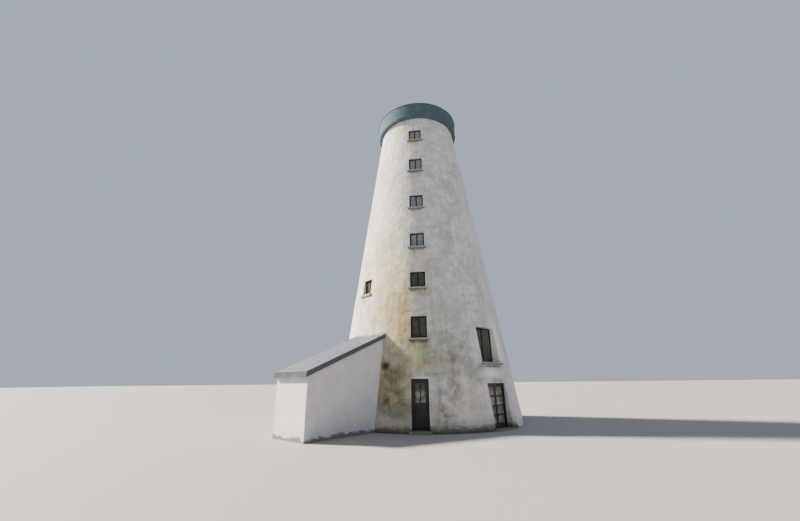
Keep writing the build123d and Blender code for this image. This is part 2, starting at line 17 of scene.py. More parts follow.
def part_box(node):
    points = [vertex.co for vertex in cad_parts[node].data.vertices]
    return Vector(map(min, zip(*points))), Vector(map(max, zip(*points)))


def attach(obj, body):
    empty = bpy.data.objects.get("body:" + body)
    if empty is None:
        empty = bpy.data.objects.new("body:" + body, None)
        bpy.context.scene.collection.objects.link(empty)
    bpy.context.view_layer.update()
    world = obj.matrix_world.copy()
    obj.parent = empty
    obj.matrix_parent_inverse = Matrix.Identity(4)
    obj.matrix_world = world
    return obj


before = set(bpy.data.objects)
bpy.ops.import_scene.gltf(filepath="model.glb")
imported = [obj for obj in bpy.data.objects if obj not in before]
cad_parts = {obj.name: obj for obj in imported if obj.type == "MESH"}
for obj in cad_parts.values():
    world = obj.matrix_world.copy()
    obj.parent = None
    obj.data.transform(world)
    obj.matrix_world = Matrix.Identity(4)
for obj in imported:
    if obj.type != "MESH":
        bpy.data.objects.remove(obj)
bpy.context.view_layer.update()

LOG = logging.getLogger("mill_house")
MM = 0.001
UP = Vector((0.0, 0.0, 1.0))
# Multiplying by it lays a vector flat
FLAT = (1.0, 1.0, 0.0)

Face = bpy.types.MeshPolygon
Material = bpy.types.Material
Piece = bpy.types.Object
Socket = bpy.types.NodeSocket
Value = Union[float, tuple, str, Socket]
Links = Union[dict, tuple]

# Node settings that recur
TIMES = {"operation": "MULTIPLY"}
TIMES_PLUS = {"operation": "MULTIPLY_ADD"}
PLUS = {"operation": "ADD"}
LESS = {"operation": "SUBTRACT"}
SCALED = {"operation": "SCALE"}
# Settings that a kind of node always has here
ALWAYS = {"MapRange": {"interpolation_type": "SMOOTHSTEP"}, "Mix": {"data_type": "RGBA"}}
# Where a Mix node of colours has its factor, its two colours and its result
MIX_FACTOR, MIX_GROUND, MIX_TINT, MIX_RESULT = 0, 6, 7, 2


class Body(Enum):
    """The bodies that a piece can ride on."""

    BUILDING = "building"
    FRONT_DOOR = "front_door"
    GARDEN_LEFT = "garden_door_left"
    GARDEN_RIGHT = "garden_door_right"


class Slot(Enum):
    """The record's material slots; nothing in this script gives them to the new pieces."""

    JOINERY = "dark_joinery"
    ROOF = "roof_covering"
    CAP_BOARDING = "cap_boarding"
    CAP_COVERING = "cap_covering"


class Coat(Enum):
    """How a tint lies on a colour: a darkening tint multiplies what is under it, and a covering tint lies
    over it in part. Both lay dirt and washes, and both lay painted light.
    """

    DIRT = "MULTIPLY"
    WASH = "MIX"


def linear(code: str) -> tuple:
    """Turns an sRGB hex colour to linear red, green, blue and full alpha, as a shader takes them."""
    parts = [int(code[k:k + 2], 16) / 255 for k in (1, 3, 5)]
    return tuple(c / 12.92 if c <= 0.04045 else ((c + 0.055) / 1.055) ** 2.4 for c in parts) + (1.0,)


def node(tree: bpy.types.NodeTree, kind: str, links: Links = (), **settings: object) -> bpy.types.Node:
    """Adds a node with its settings, values and links.

    Args:
        tree: The tree that gets the node.
        kind: The node's type without its ShaderNode prefix.
        links: A value, hex colour or output for each input, by name or number, or in the node's order.
        settings: Properties to set on the node first.

    Returns:
        The new node.
    """
    made = tree.nodes.new("ShaderNode" + kind)
    for name, value in {**ALWAYS.get(kind, {}), **settings}.items():
        setattr(made, name, value)
    for key, value in links.items() if isinstance(links, dict) else enumerate(links):
        if isinstance(value, Socket):
            tree.links.new(value, made.inputs[key])
        else:
            made.inputs[key].default_value = linear(value) if isinstance(value, str) else value
    return made


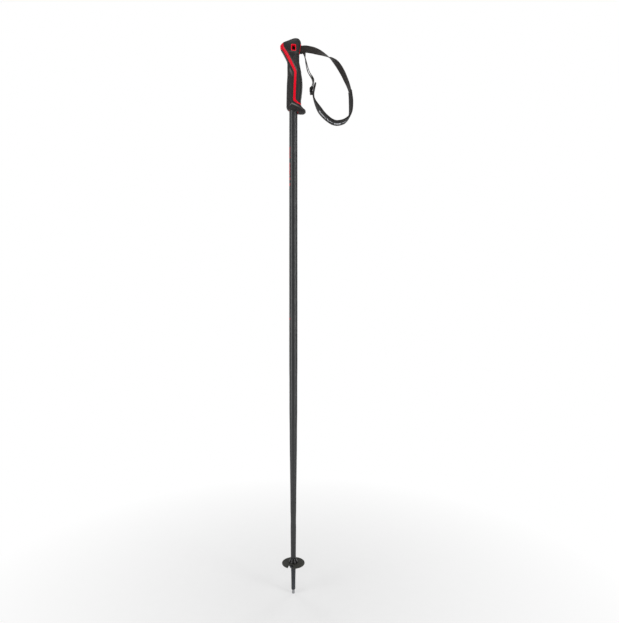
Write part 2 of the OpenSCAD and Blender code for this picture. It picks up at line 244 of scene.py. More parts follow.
class Look:
    """Small builder for a node material around one principled shader."""

    def __init__(self, name, **sockets):
        self.material = bpy.data.materials.new(name)
        self.material.use_nodes = True
        self.tree = self.material.node_tree
        self.shader = self.tree.nodes["Principled BSDF"]
        for key, value in sockets.items():
            self.shader.inputs[key.replace("_", " ")].default_value = value
        self.coords = self.tree.nodes.new("ShaderNodeTexCoord").outputs["Object"]

    def node(self, kind, inputs=None, **settings):
        n = self.tree.nodes.new("ShaderNode" + kind)
        for key, value in settings.items():
            setattr(n, key, value)
        for key, value in (inputs or {}).items():
            if isinstance(value, bpy.types.NodeSocket):
                self.tree.links.new(value, n.inputs[key])
            else:
                n.inputs[key].default_value = value
        return n

    def noise(self, scale, detail=3, rough=0.6, stretch=(1, 1, 1)):
        mapped = self.node("Mapping", {"Vector": self.coords, "Scale": stretch}).outputs[0]
        inputs = {"Vector": mapped, "Scale": scale, "Detail": detail, "Roughness": rough}
        return self.node("TexNoise", inputs).outputs["Fac"]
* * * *
WHAT YOU ARE ASKED TO DO:
Your task is to reproduce the whole listing exactly.

THE ANSWER:
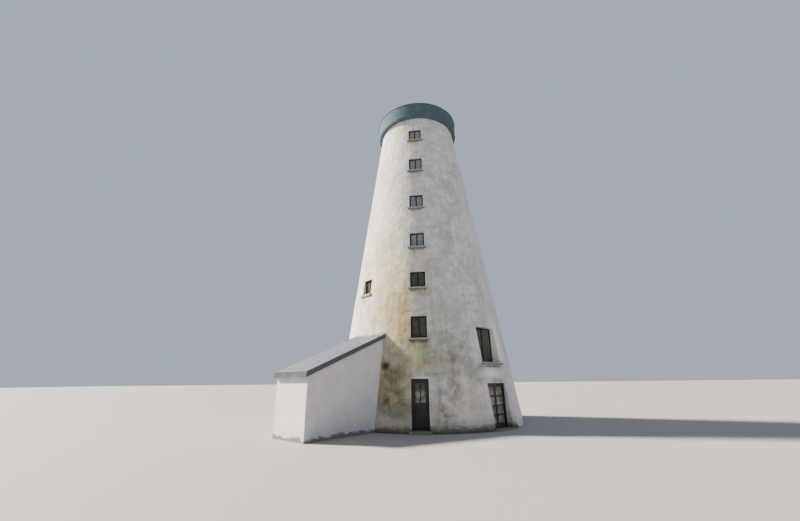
Keep writing the build123d and Blender code for this image. This is part 2, starting at line 17 of scene.py. More parts follow.
def part_box(node):
    points = [vertex.co for vertex in cad_parts[node].data.vertices]
    return Vector(map(min, zip(*points))), Vector(map(max, zip(*points)))


def attach(obj, body):
    empty = bpy.data.objects.get("body:" + body)
    if empty is None:
        empty = bpy.data.objects.new("body:" + body, None)
        bpy.context.scene.collection.objects.link(empty)
    bpy.context.view_layer.update()
    world = obj.matrix_world.copy()
    obj.parent = empty
    obj.matrix_parent_inverse = Matrix.Identity(4)
    obj.matrix_world = world
    return obj


before = set(bpy.data.objects)
bpy.ops.import_scene.gltf(filepath="model.glb")
imported = [obj for obj in bpy.data.objects if obj not in before]
cad_parts = {obj.name: obj for obj in imported if obj.type == "MESH"}
for obj in cad_parts.values():
    world = obj.matrix_world.copy()
    obj.parent = None
    obj.data.transform(world)
    obj.matrix_world = Matrix.Identity(4)
for obj in imported:
    if obj.type != "MESH":
        bpy.data.objects.remove(obj)
bpy.context.view_layer.update()

LOG = logging.getLogger("mill_house")
MM = 0.001
UP = Vector((0.0, 0.0, 1.0))
# Multiplying by it lays a vector flat
FLAT = (1.0, 1.0, 0.0)

Face = bpy.types.MeshPolygon
Material = bpy.types.Material
Piece = bpy.types.Object
Socket = bpy.types.NodeSocket
Value = Union[float, tuple, str, Socket]
Links = Union[dict, tuple]

# Node settings that recur
TIMES = {"operation": "MULTIPLY"}
TIMES_PLUS = {"operation": "MULTIPLY_ADD"}
PLUS = {"operation": "ADD"}
LESS = {"operation": "SUBTRACT"}
SCALED = {"operation": "SCALE"}
# Settings that a kind of node always has here
ALWAYS = {"MapRange": {"interpolation_type": "SMOOTHSTEP"}, "Mix": {"data_type": "RGBA"}}
# Where a Mix node of colours has its factor, its two colours and its result
MIX_FACTOR, MIX_GROUND, MIX_TINT, MIX_RESULT = 0, 6, 7, 2


class Body(Enum):
    """The bodies that a piece can ride on."""

    BUILDING = "building"
    FRONT_DOOR = "front_door"
    GARDEN_LEFT = "garden_door_left"
    GARDEN_RIGHT = "garden_door_right"


class Slot(Enum):
    """The record's material slots; nothing in this script gives them to the new pieces."""

    JOINERY = "dark_joinery"
    ROOF = "roof_covering"
    CAP_BOARDING = "cap_boarding"
    CAP_COVERING = "cap_covering"


class Coat(Enum):
    """How a tint lies on a colour: a darkening tint multiplies what is under it, and a covering tint lies
    over it in part. Both lay dirt and washes, and both lay painted light.
    """

    DIRT = "MULTIPLY"
    WASH = "MIX"


def linear(code: str) -> tuple:
    """Turns an sRGB hex colour to linear red, green, blue and full alpha, as a shader takes them."""
    parts = [int(code[k:k + 2], 16) / 255 for k in (1, 3, 5)]
    return tuple(c / 12.92 if c <= 0.04045 else ((c + 0.055) / 1.055) ** 2.4 for c in parts) + (1.0,)


def node(tree: bpy.types.NodeTree, kind: str, links: Links = (), **settings: object) -> bpy.types.Node:
    """Adds a node with its settings, values and links.

    Args:
        tree: The tree that gets the node.
        kind: The node's type without its ShaderNode prefix.
        links: A value, hex colour or output for each input, by name or number, or in the node's order.
        settings: Properties to set on the node first.

    Returns:
        The new node.
    """
    made = tree.nodes.new("ShaderNode" + kind)
    for name, value in {**ALWAYS.get(kind, {}), **settings}.items():
        setattr(made, name, value)
    for key, value in links.items() if isinstance(links, dict) else enumerate(links):
        if isinstance(value, Socket):
            tree.links.new(value, made.inputs[key])
        else:
            made.inputs[key].default_value = linear(value) if isinstance(value, str) else value
    return made


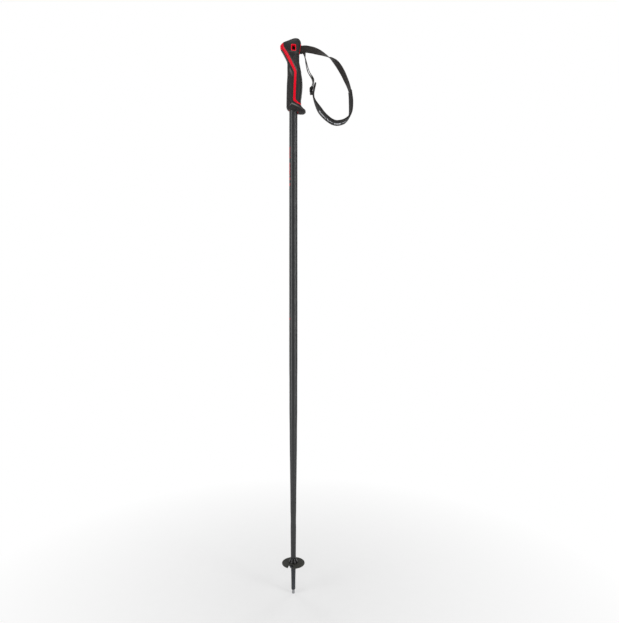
Write part 2 of the OpenSCAD and Blender code for this picture. It picks up at line 244 of scene.py. More parts follow.
class Look:
    """Small builder for a node material around one principled shader."""

    def __init__(self, name, **sockets):
        self.material = bpy.data.materials.new(name)
        self.material.use_nodes = True
        self.tree = self.material.node_tree
        self.shader = self.tree.nodes["Principled BSDF"]
        for key, value in sockets.items():
            self.shader.inputs[key.replace("_", " ")].default_value = value
        self.coords = self.tree.nodes.new("ShaderNodeTexCoord").outputs["Object"]

    def node(self, kind, inputs=None, **settings):
        n = self.tree.nodes.new("ShaderNode" + kind)
        for key, value in settings.items():
            setattr(n, key, value)
        for key, value in (inputs or {}).items():
            if isinstance(value, bpy.types.NodeSocket):
                self.tree.links.new(value, n.inputs[key])
            else:
                n.inputs[key].default_value = value
        return n

    def noise(self, scale, detail=3, rough=0.6, stretch=(1, 1, 1)):
        mapped = self.node("Mapping", {"Vector": self.coords, "Scale": stretch}).outputs[0]
        inputs = {"Vector": mapped, "Scale": scale, "Detail": detail, "Roughness": rough}
        return self.node("TexNoise", inputs).outputs["Fac"]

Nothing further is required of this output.